My guy wasn't that smart, and was rather feral and combative. He also had three or four ticks in fleshcraft, so he could assume the form of the beast, and celerity. I just said he was a tough thuggish guy who was quickly overshadowed by smart people, and they hate that, so he responded in the only way he knew how, terrible violence.

So my char returns just before winter, as promised, and the party knows we are coming well in advance because they are very prepared. They even have a whole battlefield area cleared and have even 'hired' a werewolf as a heavy because they knew I could kill everyone with my bare hands.

So we square off, I have 12 ghoul warriors and they have thousands of trained warriors (they were teaching them tae-kwon-do and advanced military tactics) and a BIG werewolf.

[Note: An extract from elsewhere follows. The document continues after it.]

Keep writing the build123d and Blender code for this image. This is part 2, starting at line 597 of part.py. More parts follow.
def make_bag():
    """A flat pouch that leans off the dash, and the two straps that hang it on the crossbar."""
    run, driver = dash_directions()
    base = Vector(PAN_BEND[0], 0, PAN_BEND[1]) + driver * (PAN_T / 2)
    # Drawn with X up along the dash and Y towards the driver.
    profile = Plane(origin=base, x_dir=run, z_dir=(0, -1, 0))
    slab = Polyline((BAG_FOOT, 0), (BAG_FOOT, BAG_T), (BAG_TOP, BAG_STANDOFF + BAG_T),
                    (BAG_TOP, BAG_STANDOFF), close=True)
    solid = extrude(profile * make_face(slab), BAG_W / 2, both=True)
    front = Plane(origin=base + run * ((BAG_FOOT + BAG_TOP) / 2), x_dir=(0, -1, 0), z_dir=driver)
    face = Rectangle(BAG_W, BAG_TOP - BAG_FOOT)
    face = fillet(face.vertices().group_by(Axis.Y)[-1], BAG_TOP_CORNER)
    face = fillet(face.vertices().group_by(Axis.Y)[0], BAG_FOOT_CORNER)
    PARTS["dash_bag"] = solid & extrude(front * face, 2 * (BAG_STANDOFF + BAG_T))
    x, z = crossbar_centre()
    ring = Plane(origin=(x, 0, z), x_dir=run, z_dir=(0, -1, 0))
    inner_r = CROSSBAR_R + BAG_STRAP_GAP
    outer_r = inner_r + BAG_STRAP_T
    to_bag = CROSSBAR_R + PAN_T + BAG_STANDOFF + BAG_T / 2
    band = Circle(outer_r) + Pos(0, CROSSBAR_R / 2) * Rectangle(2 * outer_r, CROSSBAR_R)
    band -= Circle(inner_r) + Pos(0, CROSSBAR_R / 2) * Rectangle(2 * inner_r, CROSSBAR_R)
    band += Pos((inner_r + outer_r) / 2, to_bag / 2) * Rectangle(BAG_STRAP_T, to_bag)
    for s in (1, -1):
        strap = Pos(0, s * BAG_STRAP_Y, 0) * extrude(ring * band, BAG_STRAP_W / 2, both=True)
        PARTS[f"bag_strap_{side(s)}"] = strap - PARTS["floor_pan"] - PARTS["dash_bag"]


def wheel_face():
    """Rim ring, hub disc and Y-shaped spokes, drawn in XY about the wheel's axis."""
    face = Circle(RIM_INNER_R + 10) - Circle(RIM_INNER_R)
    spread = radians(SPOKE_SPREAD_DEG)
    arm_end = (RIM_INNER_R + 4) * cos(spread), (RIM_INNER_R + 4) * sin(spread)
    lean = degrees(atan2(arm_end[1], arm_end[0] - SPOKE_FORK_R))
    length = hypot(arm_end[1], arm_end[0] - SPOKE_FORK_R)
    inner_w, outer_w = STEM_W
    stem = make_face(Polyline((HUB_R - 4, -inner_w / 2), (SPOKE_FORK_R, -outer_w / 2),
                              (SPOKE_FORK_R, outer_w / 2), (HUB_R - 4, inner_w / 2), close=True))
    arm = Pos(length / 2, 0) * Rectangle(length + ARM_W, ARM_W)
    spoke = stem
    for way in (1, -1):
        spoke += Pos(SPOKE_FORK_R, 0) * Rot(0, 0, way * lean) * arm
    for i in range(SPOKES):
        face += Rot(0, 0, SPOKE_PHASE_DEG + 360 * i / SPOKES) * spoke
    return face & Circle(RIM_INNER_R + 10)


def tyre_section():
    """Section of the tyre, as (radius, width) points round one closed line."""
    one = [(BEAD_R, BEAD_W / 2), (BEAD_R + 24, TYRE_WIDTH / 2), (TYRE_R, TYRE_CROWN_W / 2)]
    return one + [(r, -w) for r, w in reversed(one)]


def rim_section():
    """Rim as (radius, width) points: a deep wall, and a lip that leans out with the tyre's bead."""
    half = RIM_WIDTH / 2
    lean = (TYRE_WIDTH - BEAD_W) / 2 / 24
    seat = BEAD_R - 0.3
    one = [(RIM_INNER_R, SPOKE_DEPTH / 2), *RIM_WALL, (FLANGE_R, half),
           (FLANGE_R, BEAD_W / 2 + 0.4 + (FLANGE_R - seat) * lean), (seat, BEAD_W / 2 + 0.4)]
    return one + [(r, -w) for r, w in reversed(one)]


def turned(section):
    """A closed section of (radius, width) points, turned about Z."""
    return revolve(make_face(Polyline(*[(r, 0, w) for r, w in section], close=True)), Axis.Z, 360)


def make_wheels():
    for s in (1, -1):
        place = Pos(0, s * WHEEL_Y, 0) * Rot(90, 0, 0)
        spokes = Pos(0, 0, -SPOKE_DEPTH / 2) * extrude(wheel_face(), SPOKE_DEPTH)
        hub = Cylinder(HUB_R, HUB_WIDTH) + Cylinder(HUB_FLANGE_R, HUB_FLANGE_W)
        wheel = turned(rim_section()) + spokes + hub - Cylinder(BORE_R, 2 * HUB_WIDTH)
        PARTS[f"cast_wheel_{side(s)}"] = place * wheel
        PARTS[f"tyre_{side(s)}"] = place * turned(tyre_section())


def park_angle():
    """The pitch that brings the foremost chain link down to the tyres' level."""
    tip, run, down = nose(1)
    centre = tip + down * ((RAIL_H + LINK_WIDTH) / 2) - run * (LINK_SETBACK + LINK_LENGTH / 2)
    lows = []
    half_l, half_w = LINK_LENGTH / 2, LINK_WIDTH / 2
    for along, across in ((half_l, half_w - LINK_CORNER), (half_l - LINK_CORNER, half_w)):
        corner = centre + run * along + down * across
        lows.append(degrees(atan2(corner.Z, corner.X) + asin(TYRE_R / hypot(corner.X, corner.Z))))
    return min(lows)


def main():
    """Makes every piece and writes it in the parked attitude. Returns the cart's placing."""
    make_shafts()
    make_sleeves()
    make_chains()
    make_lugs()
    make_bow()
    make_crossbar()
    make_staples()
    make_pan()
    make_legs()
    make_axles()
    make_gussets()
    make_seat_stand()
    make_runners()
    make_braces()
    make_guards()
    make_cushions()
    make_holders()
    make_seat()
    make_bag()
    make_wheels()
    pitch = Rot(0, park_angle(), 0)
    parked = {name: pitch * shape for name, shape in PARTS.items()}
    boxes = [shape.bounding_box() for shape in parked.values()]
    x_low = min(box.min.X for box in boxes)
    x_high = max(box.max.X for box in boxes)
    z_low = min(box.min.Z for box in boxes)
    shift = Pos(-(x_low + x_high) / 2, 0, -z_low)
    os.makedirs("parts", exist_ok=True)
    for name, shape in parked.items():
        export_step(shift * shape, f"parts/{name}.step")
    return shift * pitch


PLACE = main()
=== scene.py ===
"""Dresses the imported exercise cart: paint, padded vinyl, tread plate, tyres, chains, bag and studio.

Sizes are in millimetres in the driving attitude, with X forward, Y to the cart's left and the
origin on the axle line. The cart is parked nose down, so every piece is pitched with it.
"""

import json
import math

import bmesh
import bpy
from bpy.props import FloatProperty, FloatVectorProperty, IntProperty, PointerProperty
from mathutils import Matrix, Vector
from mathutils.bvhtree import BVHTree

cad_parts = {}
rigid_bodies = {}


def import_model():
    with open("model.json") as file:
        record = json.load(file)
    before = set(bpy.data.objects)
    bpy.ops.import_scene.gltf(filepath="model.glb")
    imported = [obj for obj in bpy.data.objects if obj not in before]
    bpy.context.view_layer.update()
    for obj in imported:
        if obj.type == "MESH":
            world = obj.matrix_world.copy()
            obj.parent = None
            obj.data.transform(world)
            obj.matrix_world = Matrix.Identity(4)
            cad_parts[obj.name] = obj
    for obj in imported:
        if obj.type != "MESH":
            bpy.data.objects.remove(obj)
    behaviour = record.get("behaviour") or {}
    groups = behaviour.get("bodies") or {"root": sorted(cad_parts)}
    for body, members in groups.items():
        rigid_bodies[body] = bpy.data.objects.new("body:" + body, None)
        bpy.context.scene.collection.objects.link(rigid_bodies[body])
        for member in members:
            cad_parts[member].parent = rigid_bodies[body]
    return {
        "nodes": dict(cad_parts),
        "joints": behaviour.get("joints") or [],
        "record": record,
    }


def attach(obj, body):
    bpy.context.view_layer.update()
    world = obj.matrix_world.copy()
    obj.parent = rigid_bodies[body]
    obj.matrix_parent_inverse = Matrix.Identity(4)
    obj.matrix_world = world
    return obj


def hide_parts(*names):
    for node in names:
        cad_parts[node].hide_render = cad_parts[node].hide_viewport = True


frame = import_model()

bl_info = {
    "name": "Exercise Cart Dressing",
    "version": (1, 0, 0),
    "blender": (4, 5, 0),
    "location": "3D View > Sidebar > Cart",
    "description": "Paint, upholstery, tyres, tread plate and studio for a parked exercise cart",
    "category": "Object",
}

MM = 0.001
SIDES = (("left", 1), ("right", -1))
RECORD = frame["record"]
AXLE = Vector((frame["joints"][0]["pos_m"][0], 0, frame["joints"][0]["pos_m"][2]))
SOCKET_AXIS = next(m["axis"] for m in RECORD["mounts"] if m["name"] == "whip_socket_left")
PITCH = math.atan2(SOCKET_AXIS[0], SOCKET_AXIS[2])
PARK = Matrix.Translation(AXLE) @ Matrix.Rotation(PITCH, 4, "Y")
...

I stepped forward, twisted into a visage of the beast, and roared at them, something like the god of war has become the god of death, blah, blah, you'll all die, blah, blah.

The werewolf charges at me, with troops following behind. (rrooaaAARRR!!)
I charge, troops following behind. (rrooaaAARRR!!)

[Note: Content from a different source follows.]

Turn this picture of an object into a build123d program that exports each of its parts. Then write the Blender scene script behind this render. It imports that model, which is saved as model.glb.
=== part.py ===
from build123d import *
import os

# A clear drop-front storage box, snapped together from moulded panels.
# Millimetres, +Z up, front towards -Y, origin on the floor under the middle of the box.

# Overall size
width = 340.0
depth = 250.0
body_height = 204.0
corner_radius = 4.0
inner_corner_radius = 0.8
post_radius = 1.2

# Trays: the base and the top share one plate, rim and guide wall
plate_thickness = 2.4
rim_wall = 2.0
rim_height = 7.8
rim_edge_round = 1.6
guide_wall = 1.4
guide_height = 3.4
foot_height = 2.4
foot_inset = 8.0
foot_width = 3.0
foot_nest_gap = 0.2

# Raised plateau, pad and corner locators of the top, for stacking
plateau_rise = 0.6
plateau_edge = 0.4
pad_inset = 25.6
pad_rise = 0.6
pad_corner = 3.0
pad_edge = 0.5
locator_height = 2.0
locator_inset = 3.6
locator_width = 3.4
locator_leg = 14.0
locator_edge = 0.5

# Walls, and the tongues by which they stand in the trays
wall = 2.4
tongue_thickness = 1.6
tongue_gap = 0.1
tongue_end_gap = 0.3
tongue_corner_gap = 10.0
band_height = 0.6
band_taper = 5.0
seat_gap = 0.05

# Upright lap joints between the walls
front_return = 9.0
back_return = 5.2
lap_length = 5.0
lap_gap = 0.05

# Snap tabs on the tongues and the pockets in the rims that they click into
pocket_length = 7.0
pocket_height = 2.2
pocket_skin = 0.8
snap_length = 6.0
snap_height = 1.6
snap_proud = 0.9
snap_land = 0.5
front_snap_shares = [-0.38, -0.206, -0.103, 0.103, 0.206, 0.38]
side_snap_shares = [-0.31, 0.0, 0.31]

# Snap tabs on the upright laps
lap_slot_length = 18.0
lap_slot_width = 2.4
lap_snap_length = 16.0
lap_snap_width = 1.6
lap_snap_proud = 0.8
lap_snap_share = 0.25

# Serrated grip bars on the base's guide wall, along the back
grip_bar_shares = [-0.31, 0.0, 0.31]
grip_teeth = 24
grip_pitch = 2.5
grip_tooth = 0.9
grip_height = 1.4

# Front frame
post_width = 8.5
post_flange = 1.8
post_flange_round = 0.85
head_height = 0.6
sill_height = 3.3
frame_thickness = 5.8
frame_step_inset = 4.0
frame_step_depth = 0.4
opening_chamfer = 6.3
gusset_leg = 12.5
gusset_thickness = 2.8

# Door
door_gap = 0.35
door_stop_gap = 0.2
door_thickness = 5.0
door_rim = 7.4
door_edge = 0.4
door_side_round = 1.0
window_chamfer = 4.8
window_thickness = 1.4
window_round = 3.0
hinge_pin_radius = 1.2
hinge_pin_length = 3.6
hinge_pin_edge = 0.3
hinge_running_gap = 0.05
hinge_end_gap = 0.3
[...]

I meet the werewolf early into his charge, on their side of the field (celerity) and, without getting into the mechanics of vampire/WoD, I literally grabbed the werewolf with both hands, picked him up, turned him horzontal, and ripped him in two, showering his followers in a rainbow of gore. (keep in mind these are people that were born and raised believing I was the god of war until a couple of seasons ago) I had two more actions left, which i used to turn the first two human warriors into messy bone sculptures.

Needless to say, I restored the proper time-line...or close enough.

I know, I didn't die, but it killed the whole campaign, and had a one-round battle with incredible rolls. Posted as a bad case of a GM forcing his game on a party of concept based role players. When the GM said 'that's it, game over' the techno geek vampire that had spent the last several years in the dark ages of Peru using his notebook PC as a nut cracker said 'oh thank god!'.